In 1985 he was a member of the public committee on the “Disappearance of Yemenite children”. At the end of the 1980s he worked with the “Public Committee for the Jews of Yemen” to bring the remainder of the Jewish community of Yemen to Israel.

In 1987, he was chosen to serve as the Chief Rabbi of Kiryat Ono. Starting in 2003, he has been a member of the Council of the Chief Rabbinate of Israel. He serves as the chair of the Marriage Committee and the chair of the Committee for Interfaith Dialogue.
In 2013, he announced his candidacy for the position of Rishon LeZion (Sefardi Chief Rabbi), but withdrew before the elections.

He is a member of the rabbinic leadership of the organization “Hotam”, and serves as the president of Achva.

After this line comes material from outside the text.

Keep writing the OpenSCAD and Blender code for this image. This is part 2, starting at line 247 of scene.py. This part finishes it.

== Philosophy and Public Activity ==
Rabbi Arusi works to adapt Jewish civil law (Mishpat Ivri) to be applied to the modern reality. He is the chairman of “Halichot Am Yisrael”, which conducts lectures and conferences in the field. It has also established a kollel for training rabbis and judges, and a Beit Din for monetary law, based on the Israeli law of arbitration, in Kiryat Ono.

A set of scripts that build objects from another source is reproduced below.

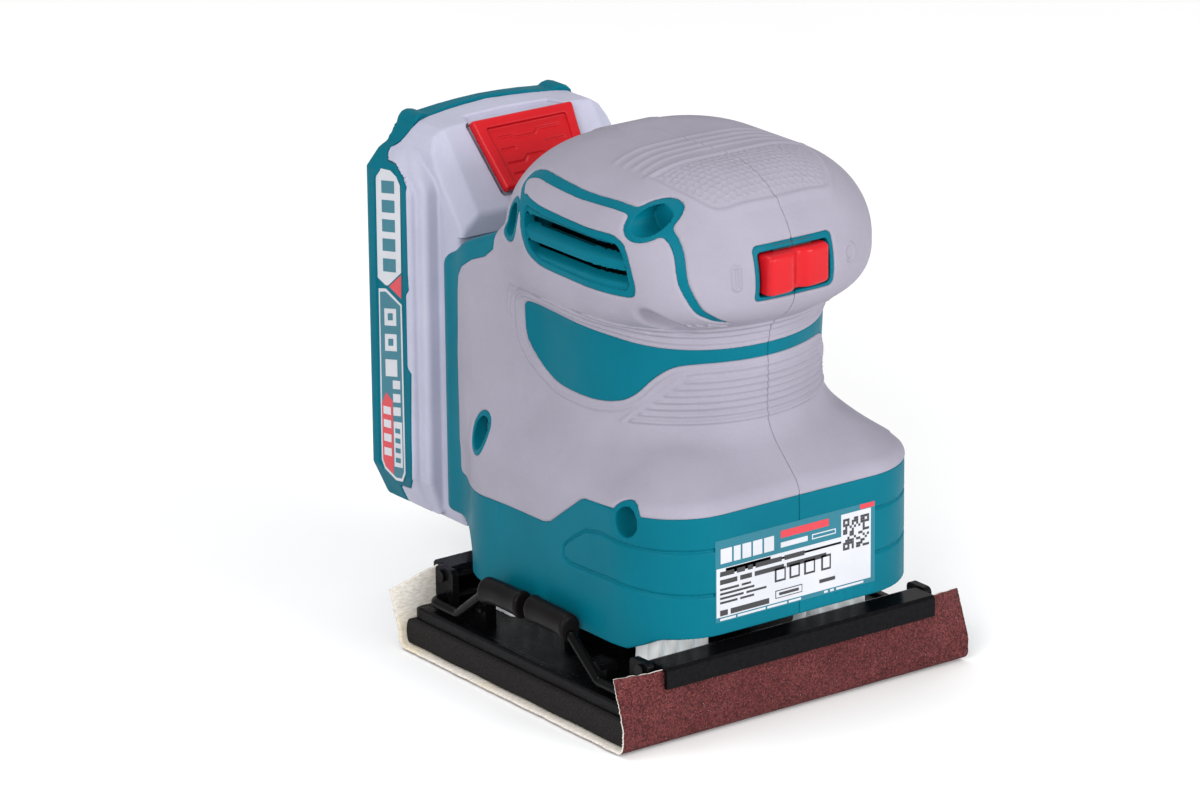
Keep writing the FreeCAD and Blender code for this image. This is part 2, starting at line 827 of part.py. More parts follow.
def cross_rib(low, within):
    """A rib across the inside that steadies the motor, notched each side for the leads."""
    plate = common(box(-50, 50, -50, 42, low, f"{low} + 2.5"), within)
    hole = cylinder("motor_radius + 0.1", 10, 0, 0, f"{low} - 2")
    notches = [box(x, x + 11, -14, 24, f"{low} - 2", f"{low} + 5") for x in (-31, 20)]
    rear_notch = box(-16, -2, 19, 26, f"{low} - 2", f"{low} + 5")
    return cut(plate, hole, rear_notch, *notches)


def leg_seat(x_sign, y_sign, within):
    """A ledge on the skirt's wall that a leg hangs from."""
    x, y = f"({x_sign} * leg_across)", f"({y_sign} * leg_along)"
    x0, x1 = (f"{x} - 20", f"{x} + 12") if x_sign < 0 else (f"{x} - 12", f"{x} + 20")
    y0, y1 = (f"{y} - 20", f"{y} + 7") if y_sign < 0 else (f"{y} - 7", f"{y} + 20")
    return common(box(x0, x1, y0, y1, "leg_top + 0.05", "leg_top + 2.5"), within)


def battery_slot():
    """The T slot in the column, open at the top, that the battery slides down into."""
    top = "column_top + 5"
    wide = box("-slot_half", "slot_half", "slot_front", "slot_lip", "slot_bottom", top)
    narrow = box("-slot_mouth", "slot_mouth", "slot_lip - 1", "column_rear + 5", "slot_bottom", top)
    return fuse(wide, narrow)


def housing_parts():
    """The hard housing and the soft grip over its upper part, cut from nested forms and not yet halved."""
    outer, under, hollow = tower(0), tower("skin"), tower("wall")
    above = box(-60, 60, -60, 60, "skirt_top", 150)
    rear_block = column()
    grip = cut(common(outer, above), under, rear_block)
    skirt = common(outer, box(-60, 60, -60, 60, 0, "skirt_top"))
    solid = fuse(common(under, above), skirt, rear_block)
    lower_hollow = box("-column_half + 4", "column_half - 4", 20, "body_rear - 2", 37, "column_top - 6")
    shell = cut(solid, hollow, common(lower_hollow, tower("wall")), battery_slot())
    bosses = [cylinder(4.8, 100, -50, y, z, ALONG_X) for y, z, _ in SCREWS]
    added = [cross_rib(level, under) for level in (66, 96)]
    added += [leg_seat(x, y, outer) for x in (-1, 1) for y in (-1, 1)]
    added.append(common(fuse(*bosses), under))
    both = []
    for y, z, seat in SCREWS:
        both.append(cylinder(1.7, 2 * seat - 6, -seat - 2, y, z, ALONG_X))
        both.append(cylinder(3.6, 60, -seat - 60, y, z, ALONG_X))
        both.append(cylinder(3.6, 60, seat, y, z, ALONG_X))
    for front, low, high in ((-30, 117.2, 121.4), (-26.8, 124.0, 129.6)):
        both.append(box(-60, 60, front, 9, low, high))
    both.append(
        box("-rocker_half - 1.4", "rocker_half + 1.4", -60, -43, "switch_level - 5.9", "switch_level + 5.9")
    )
    inner = [
        box(-11.6, 11.6, -48.3, -20, "switch_level - 7.6", "switch_level + 7.6"),
        box(-15.2, 15.2, 39.8, 46.5, 37.8, 54.2),
        cylinder("motor_radius + 0.1", 70, 0, 0, 52),
    ]
    hard = cut(fuse(shell, *added), *both, *inner)
    return hard, cut(grip, *both)


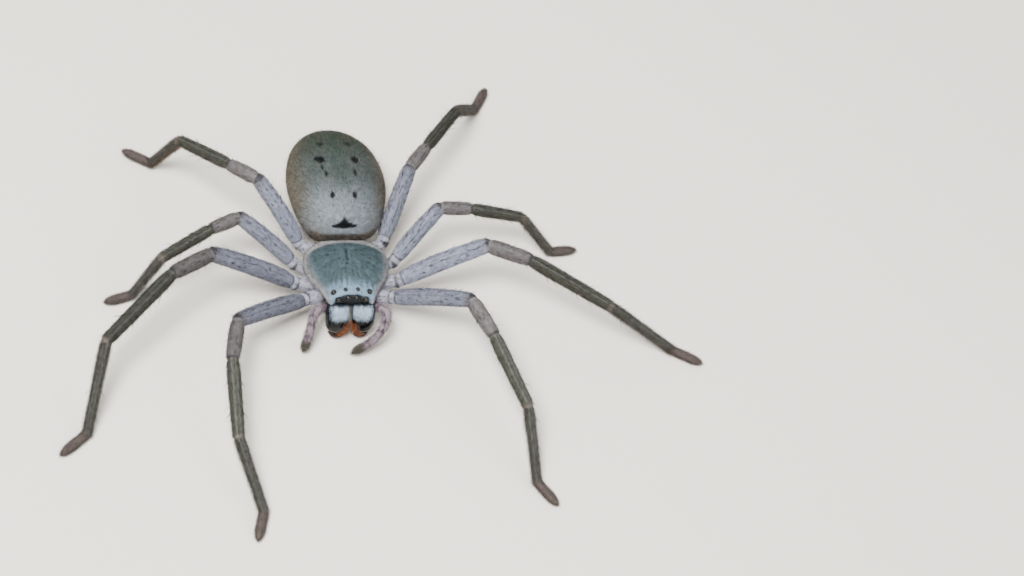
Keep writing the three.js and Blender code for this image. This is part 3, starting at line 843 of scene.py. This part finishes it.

His philosophy in Halakha is to follow the position of the Rambam, disseminating the Rambam's philosophy in his regular classes in Kiryat Ono, and general lectures throughout Israel. In this framework, he also serves as the president of Mekhon Mishnat ha-Rambam.

After the passing of Rabbi Yosef Kapach in July 2000, many view Rabbi Arusi as the outstanding figure in the movement among Yemenite Jews and others who follow the halakhic rulings of the Rambam. When asked about the “Dardaim”—Jews who only follow the position of the Rambam and negate the Torah position of the Kabbalah—he stated that only fringe figures deny the book of the Zohar.

== Personal life ==
Rabbi Arusi is married to Sarah, of the Ozeri family, and the father of 7. His son, Rabbi Tzefania Arusi is the rabbi of a community in Modiin.